Spacers, with 33–35 bp similar lengths, have relatively conservative amounts in distinct CRISPR loci. A total of 1080 spacers were identified in 27 strains, including 635, 71, 274 and 100 spacers for CRISPR1, CRISPR2, CRISPR3 and CRISPR4, respectively. CRISPR1 and CRISPR3 loci own high number of spacers. It suggests that these two types of CRISPR systems possessed the higher activity and can largely complete the gene exchange with foreign plasmids and phages DNA to fight against the threatening conditions.

The spacer arrangements of CRISPR1 and CRISPR3 presented diverse, and they could be divided into 13 types. Spacer arrangement in CRISPR2 is the most conservative. It is worth mentioning that CRISPR spacer arrangements in strains CS5, CS18, ASCC1275, DGCC 7710, KLDS SM and MN-BM-A02 are entirely the same. It was concluded that these strains exposed to similar surroundings for a long time and they have quite relative evolution relationship.

Spacers sequences in CRISPR loci are quite diverse but rules-based with great identity with phages genomes of S. thermophilus, including bacteriophages 20617, 7201, Sfi 19, Sfi 21, and Sfi 11. Further, spacers at the 5′ end appear to be more homologous with exogenous DNA and hypervariable. In fact, it has been reported that new spacer integrations are inclined to happen at this end, although novel spacers integrating into the CRISPR middle array were noticed after undergoing a phage challenge assay (Achigar et al. 2017; Hynes et al. 2016a). The latter phenomenon has been described as ectopic spacer integration (Hynes et al. 2016b; McGinn and Marraffini 2016). Remarkably, many unique spacers were found in four CRISPR loci of our 26 tested strains in this study. In particular, a large number of spacers in CRISPR2 (57) and CRISPR4 (64) have no homology to any known S. thermophilus strains.

It seems that strain CS20 is unique in both CRISPR distribution and sequence among these 26 strains, especially in spacers. Although no CRISPR3 locus was found in CS20, it contains two CRISPR1 loci. The strain CS20 own the highest number of spacers (85) and all of its spacers belonging to the second CRISPR1 locus are unique among 26 strains. Therefore it was speculated that CS20 exposed to surroundings with more phages.

Ultimately, the PAM sequence types and the irreplaceable role of leaders in S. thermophilus are also discussed in this paper, which will benefit a lot for the application and mechanism researches about S. thermophilus CRISPRs.

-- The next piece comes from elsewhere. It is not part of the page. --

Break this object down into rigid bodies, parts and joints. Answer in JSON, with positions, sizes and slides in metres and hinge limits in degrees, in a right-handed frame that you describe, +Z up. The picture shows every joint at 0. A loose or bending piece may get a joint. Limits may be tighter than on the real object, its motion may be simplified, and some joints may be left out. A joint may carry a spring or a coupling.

Furthermore, studies about selected CRISPR distributions in different strains will provide references for several important applications of this system, including searches for their evolution background and process, further advance of their anti-phage abilities, selection of another outstanding model CRISPR system together with both the genome modification in these strains using CRISPR/Cas system and utilization of selected CRISPR–Cas system in extensive gene editing.